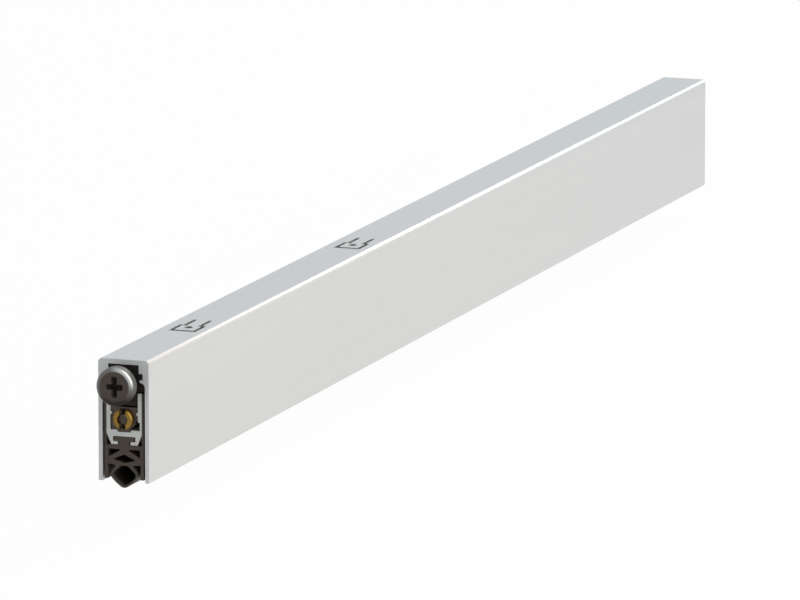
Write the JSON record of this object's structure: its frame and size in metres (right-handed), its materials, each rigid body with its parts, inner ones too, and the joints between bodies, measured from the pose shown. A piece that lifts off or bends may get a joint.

━━━━━━━━━━━━━━━━━━━━

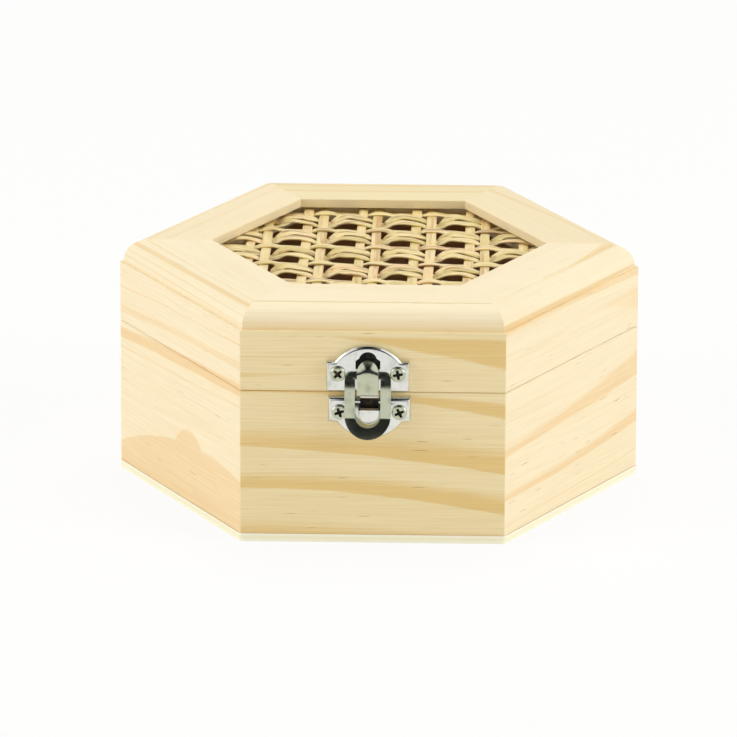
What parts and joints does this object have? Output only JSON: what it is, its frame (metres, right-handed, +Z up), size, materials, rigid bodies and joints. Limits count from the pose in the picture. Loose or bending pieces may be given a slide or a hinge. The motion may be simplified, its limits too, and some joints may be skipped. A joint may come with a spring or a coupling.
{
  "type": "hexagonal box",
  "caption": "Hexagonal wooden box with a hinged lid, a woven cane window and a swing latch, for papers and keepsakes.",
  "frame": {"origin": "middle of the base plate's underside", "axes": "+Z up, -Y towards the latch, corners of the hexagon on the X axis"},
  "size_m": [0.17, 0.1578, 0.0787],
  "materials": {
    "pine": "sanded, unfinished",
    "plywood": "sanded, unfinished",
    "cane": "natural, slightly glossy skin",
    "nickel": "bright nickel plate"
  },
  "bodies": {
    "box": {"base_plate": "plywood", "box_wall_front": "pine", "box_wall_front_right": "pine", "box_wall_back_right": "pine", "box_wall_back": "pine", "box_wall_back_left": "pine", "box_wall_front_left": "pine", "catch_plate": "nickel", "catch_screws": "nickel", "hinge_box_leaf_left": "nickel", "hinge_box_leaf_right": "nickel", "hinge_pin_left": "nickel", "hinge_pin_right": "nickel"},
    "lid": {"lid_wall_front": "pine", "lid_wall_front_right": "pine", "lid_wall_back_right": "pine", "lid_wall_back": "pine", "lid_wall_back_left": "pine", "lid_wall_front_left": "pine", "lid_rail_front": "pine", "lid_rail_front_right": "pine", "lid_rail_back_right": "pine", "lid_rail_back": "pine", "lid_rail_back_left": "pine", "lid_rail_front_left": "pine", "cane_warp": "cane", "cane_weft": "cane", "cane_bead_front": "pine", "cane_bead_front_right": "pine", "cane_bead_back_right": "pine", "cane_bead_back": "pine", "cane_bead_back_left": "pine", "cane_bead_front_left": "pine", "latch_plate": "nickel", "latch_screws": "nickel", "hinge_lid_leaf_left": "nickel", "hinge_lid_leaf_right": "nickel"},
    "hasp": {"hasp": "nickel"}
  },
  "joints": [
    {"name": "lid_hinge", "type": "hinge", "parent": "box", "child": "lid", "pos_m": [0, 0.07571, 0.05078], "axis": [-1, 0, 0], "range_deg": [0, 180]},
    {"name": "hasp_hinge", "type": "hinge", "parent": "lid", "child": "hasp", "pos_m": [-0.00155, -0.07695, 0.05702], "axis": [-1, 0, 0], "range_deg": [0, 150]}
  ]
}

━━━━━━━━━━━━━━━━━━━━

Task prompt
Pick out the lines containing the string "frame" and show them.

Output for this exercise
Write the JSON record of this object's structure: its frame and size in metres (right-handed), its materials, each rigid body with its parts, inner ones too, and the joints between bodies, measured from the pose shown. A piece that lifts off or bends may get a joint.
What parts and joints does this object have? Output only JSON: what it is, its frame (metres, right-handed, +Z up), size, materials, rigid bodies and joints. Limits count from the pose in the picture. Loose or bending pieces may be given a slide or a hinge. The motion may be simplified, its limits too, and some joints may be skipped. A joint may come with a spring or a coupling.
  "frame": {"origin": "middle of the base plate's underside", "axes": "+Z up, -Y towards the latch, corners of the hexagon on the X axis"},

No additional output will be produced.